▶ **The exercise**: Scan the data below for the string "axis". Show every line where it turns up.

▶ **Task data**:
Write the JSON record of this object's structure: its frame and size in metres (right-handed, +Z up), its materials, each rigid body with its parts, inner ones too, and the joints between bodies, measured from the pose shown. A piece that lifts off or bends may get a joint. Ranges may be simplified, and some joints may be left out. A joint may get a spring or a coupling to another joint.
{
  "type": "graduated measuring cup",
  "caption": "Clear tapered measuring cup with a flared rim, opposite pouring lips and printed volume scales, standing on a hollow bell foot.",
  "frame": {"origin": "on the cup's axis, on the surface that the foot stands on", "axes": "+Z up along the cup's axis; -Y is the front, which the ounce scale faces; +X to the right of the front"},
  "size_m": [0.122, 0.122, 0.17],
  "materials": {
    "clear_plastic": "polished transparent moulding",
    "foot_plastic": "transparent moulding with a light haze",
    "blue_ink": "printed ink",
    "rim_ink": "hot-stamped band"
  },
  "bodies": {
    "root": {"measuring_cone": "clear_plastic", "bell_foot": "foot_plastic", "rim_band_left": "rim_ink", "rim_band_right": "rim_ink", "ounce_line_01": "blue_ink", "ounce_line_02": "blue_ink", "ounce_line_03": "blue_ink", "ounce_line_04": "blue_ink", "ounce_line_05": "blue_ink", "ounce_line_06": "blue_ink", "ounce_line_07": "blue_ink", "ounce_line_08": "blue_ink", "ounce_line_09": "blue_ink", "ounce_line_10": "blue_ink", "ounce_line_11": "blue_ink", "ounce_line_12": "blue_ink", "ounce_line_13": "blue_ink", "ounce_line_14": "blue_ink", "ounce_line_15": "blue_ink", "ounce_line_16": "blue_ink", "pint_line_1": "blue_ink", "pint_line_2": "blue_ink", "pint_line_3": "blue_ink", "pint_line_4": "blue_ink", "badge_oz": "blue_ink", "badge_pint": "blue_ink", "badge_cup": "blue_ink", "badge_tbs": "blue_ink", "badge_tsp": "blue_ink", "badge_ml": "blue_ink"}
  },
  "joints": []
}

==

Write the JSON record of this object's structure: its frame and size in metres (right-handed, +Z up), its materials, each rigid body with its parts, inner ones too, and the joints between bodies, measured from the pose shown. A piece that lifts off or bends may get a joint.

...

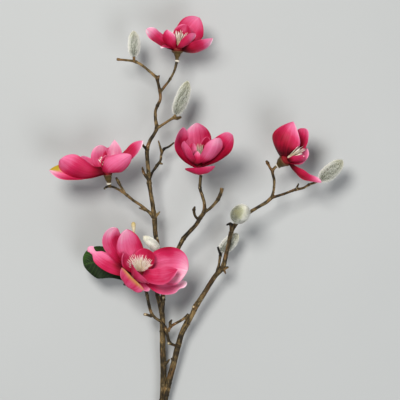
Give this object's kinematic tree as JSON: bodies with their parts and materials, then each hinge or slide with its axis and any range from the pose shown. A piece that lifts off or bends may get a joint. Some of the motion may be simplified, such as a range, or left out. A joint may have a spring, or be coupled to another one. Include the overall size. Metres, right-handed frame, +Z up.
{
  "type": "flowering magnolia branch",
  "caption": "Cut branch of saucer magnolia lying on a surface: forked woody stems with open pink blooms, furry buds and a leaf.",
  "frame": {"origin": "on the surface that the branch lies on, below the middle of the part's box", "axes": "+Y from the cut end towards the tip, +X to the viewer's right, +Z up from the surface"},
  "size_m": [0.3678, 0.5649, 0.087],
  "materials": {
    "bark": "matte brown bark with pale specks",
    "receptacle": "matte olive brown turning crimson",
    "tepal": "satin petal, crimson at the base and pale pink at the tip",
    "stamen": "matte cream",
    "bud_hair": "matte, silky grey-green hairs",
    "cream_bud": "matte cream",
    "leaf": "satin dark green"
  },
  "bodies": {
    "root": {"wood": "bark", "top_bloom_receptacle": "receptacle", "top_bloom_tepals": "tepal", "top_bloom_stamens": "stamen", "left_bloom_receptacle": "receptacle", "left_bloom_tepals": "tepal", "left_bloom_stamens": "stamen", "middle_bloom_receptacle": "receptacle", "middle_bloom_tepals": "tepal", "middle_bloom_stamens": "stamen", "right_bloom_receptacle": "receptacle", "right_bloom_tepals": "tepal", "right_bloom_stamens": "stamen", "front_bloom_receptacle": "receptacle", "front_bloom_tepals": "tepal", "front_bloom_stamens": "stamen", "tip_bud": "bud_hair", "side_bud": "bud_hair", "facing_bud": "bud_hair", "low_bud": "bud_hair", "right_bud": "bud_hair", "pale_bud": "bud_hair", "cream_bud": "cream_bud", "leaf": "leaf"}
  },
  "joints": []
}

▶ **Result**:
  "frame": {"origin": "on the cup's axis, on the surface that the foot stands on", "axes": "+Z up along the cup's axis; -Y is the front, which the ounce scale faces; +X to the right of the front"},
Give this object's kinematic tree as JSON: bodies with their parts and materials, then each hinge or slide with its axis and any range from the pose shown. A piece that lifts off or bends may get a joint. Some of the motion may be simplified, such as a range, or left out. A joint may have a spring, or be coupled to another one. Include the overall size. Metres, right-handed frame, +Z up.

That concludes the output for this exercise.